Mein Autochen hatte die einspurige Strecke schon fast hinter sich gebracht, als Karin mit ihrem alten Mercedes in Hornhautumbra sich dieser näherte - und stehenblieb. Offensichtlich dachte sie, Vorfahrt gewähren bedeutet, dass man die komplette Strecke rückwärts wieder runterfährt, wenn oben am Horizont jemand auftaucht. Sie brüllte unhörbar und gestikulierte wild, ihr gleichfalls betagter Beifahrer tat so, als gehe ihn das alles nichts an.

Natürlich blieb auch ich stehen - etwas anderes war gar nicht möglich. Also standen wir dort in der Abenddämmerung, quasi Stoßstange an Stoßstange. Der Pasodoblebär direkt am Ende der Verengung, Karins Benz kurz davor. So stur wie eine altersstarrsinnige Wachtel ohne Grundkenntnisse der StVO bin ich notfalls auch. Von hinten näherte sich ein weiteres Auto, dessen Fahrerin irgendwann ausstieg, um offenbar zu vermitteln.

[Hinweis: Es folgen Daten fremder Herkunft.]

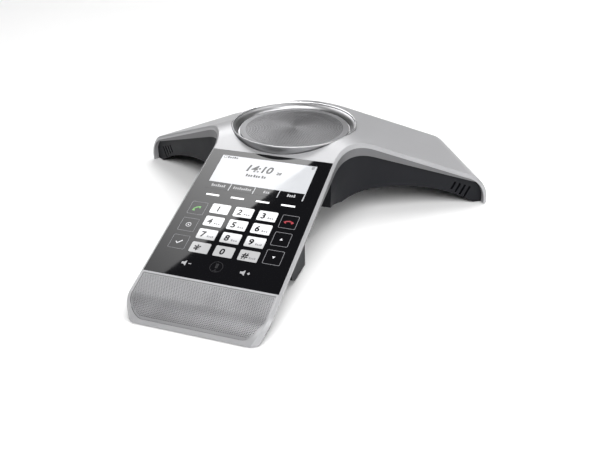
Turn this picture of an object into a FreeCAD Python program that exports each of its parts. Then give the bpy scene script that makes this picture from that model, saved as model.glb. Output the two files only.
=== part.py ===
import FreeCAD, Part
import math
import os
import Sketcher
from FreeCAD import Placement, Rotation, Vector

# A cordless tabletop conference phone with three legs. The keypad leg points along -Y and the two
# side legs point 120 degrees to either side of it. The shells are drawn about the point where the
# three leg axes cross ("the hub"); every sub-part is then placed so that the origin of the whole
# object is the middle of its footprint, on the table, with +Z up. All sizes are in millimetres.

SIZES = {
    # silver top cover: each leg is a sloping plane that rolls over at the tip
    "cover_thickness": 2.9,
    "edge_chamfer": 1.5,
    "front_half_width": 46.9,
    "front_slope": 18.2,
    "front_height": 70.3,
    "front_reach": 187.0,
    "front_nose_radius": 22.0,
    "front_corner_radius": 17.0,
    "side_half_width": 42.0,
    "side_slope": 22.27,
    "side_height": 78.8,
    "side_reach": 144.5,
    "side_nose_radius": 24.0,
    "side_corner_radius": 2.0,
    "notch_radius": 38.0,
    "front_overrun": 1.0,
    "side_overrun": 4.0,
    "front_ridge_radius": 55.0,
    "rear_ridge_radius": 75.0,
    "floor_gap": 0.6,
    # grey middle frame and dark lower housing
    "frame_inset": 0.5,
    "frame_wall": 2.4,
    "front_band_height": 59.1,
    "front_band_fall": 0.279,
    "side_band_height": 66.9,
    "side_band_fall": 0.354,
    "band_ridge_radius": 60.0,
    "housing_inset_top": 1.0,
    "housing_inset_floor": 4.5,
    "housing_wall": 2.4,
    "arch_radius": 137.0,
    "arch_crown": 21.7,
    "arch_middle": 62.0,
    "belly_height": 53.2,
    "belly_fall": 0.249,
    "belly_end": 152.0,
    "heel_end": 165.0,
    "tub_front": 45.0,
    # loudspeaker under the round ring
    "ring_offset": 3.5,
    "ring_radius": 47.4,
    "ring_neck": 45.6,
    "ring_top": 62.8,
    "ring_shoulder": 53.5,
    "ring_base": 47.0,
    "ring_gap": 0.3,
    "grille_radius": 42.2,
    "grille_height": 58.7,
    "grille_dome": 1.0,
    "grille_rim": 4.4,
    "driver_radius": 41.0,
    "driver_seat": 49.6,
    "magnet_radius": 23.0,
    "coil_radius": 8.2,
    "cone_radius": 30.0,
    # touch glass on the keypad leg
    "panel_start": 44.7,
    "panel_length": 117.2,
    "panel_width": 90.2,
    "glass_thickness": 1.6,
    "panel_gap": 0.15,
    "display_width": 71.0,
    "display_length": 34.3,
    "display_margin": 5.4,
    "inlay_depth": 0.5,
    "inlay_play": 0.04,
    "key_width": 13.2,
    "key_length": 8.7,
    "key_pitch_across": 16.77,
    "key_pitch_down": 11.66,
    "first_key_row": 57.55,
    "key_corner": 1.0,
    "soft_key_width": 9.6,
    "soft_key_length": 1.5,
    "soft_key_corner": 0.2,
    "soft_key_pitch": 18.2,
    "soft_key_row": 45.6,
    # boards and display under the glass
    "display_frame": 5.0,
    "cell_thickness": 1.6,
    "light_thickness": 1.2,
    "touch_board_length": 56.0,
    "touch_board_place": 71.0,
    "main_board_width": 80.0,
    "main_board_length": 44.0,
    "main_board_place": 26.0,
    "shield_width": 30.0,
    "shield_length": 15.0,
    "chip_width": 14.0,
    # perforated front grille at the tip of the keypad leg
    "front_grille_start": 157.4,
    "front_grille_inset": 2.7,
    "front_grille_lip": 1.3,
    "front_grille_corner": 12.0,
    "front_grille_sink": 0.5,
    "front_grille_thickness": 1.1,
    # battery pod under the keypad leg
    "pod_half_width": 41.0,
    "pod_back": 95.0,
    "pod_front": 121.5,
    "pod_floor": 2.4,
    "pod_wall": 2.0,
    "pod_bevel": 4.0,
    "door_half_width": 38.5,
    "door_thickness": 1.7,
    "door_play": 0.15,
    "tongue_reach": 1.3,
    "tongue_height": 0.6,
    "tongue_thickness": 0.8,
    "battery_width": 72.0,
    "battery_length": 18.5,
    "battery_height": 16.0,
    # microphones behind the slanted slots near the side tips
    "slot_width": 1.8,
    "slot_pitch": 3.9,
    "slot_start": 118.0,
    "slot_height": 16.6,
    "slot_drop": 2.25,
    "slot_length": 6.8,
    "slot_growth": 1.0,
    "slot_lean": 25.0,
    "mic_radius": 3.0,
    "mic_reach": 30.6,
    "mic_level": 17.2,
    "front_mic_place": 171.0,
    "front_mic_level": 5.4,
    "mesh_thickness": 0.3,
    "mesh_length": 26.0,
    "mesh_height": 30.0,
    # fasteners and feet
    "screw_radius": 1.5,
    "screw_head_radius": 2.8,
    "screw_seat": 23.0,
    "screw_reach": 28.0,
    "outer_screw_place": 92.0,
    "inner_screw_place": 46.0,
    "boss_radius": 3.4,
    "post_radius": 4.6,
    "boss_split": 26.0,
    "panel_ledge": 3.0,
    "foot_thickness": 1.6,
    "front_foot_length": 8.0,
    "side_foot_length": 5.0,
    "foot_corner": 2.0,
    "side_foot_width": 60.0,
    "side_foot_place": 138.2,
    "front_foot_width": 70.0,
    "front_foot_place": 173.5,
    # charging socket in the rear wall
    "port_width": 7.6,
    "port_height": 2.8,
    "port_depth": 4.4,
    "port_level": 28.6,
    "port_place": 46.9,
    "hub_board": 34.0,
    "hub_board_level": 19.6,
    "antenna_width": 10.0,
    "antenna_length": 34.0,
    "antenna_place": 78.0,
    "antenna_level": 28.0,
}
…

Karin hatte Glück: Ich war auf dem Weg zu einem Termin, der mir deutlich unterhaltsamer schien als das Psychoduell mit einer Gift und Galle spuckenden Oma. Also ließ ich den Panda provozierend langsam wieder zurückrollen und machte unten gerade so viel Platz, dass Tantchens Vehikel vorbeifahren konnte. Die tobende Greisin kurbelte noch die Scheibe runter und brüllte etwas Unverständliches.

Grundsätzlich mag ich es nicht, wenn der Klügere nachgibt. Dadurch fühlen die Dümmeren sich als Sieger. Aber vielleicht sollte jeder mal eine Karin treffen. Auseinandersetzungen wegen banaler Dinge erden irgendwie. Und man übt sich in Gelassenheit.

Also auf Karin, die alte Vettel. Und allzeit gute Fahrt.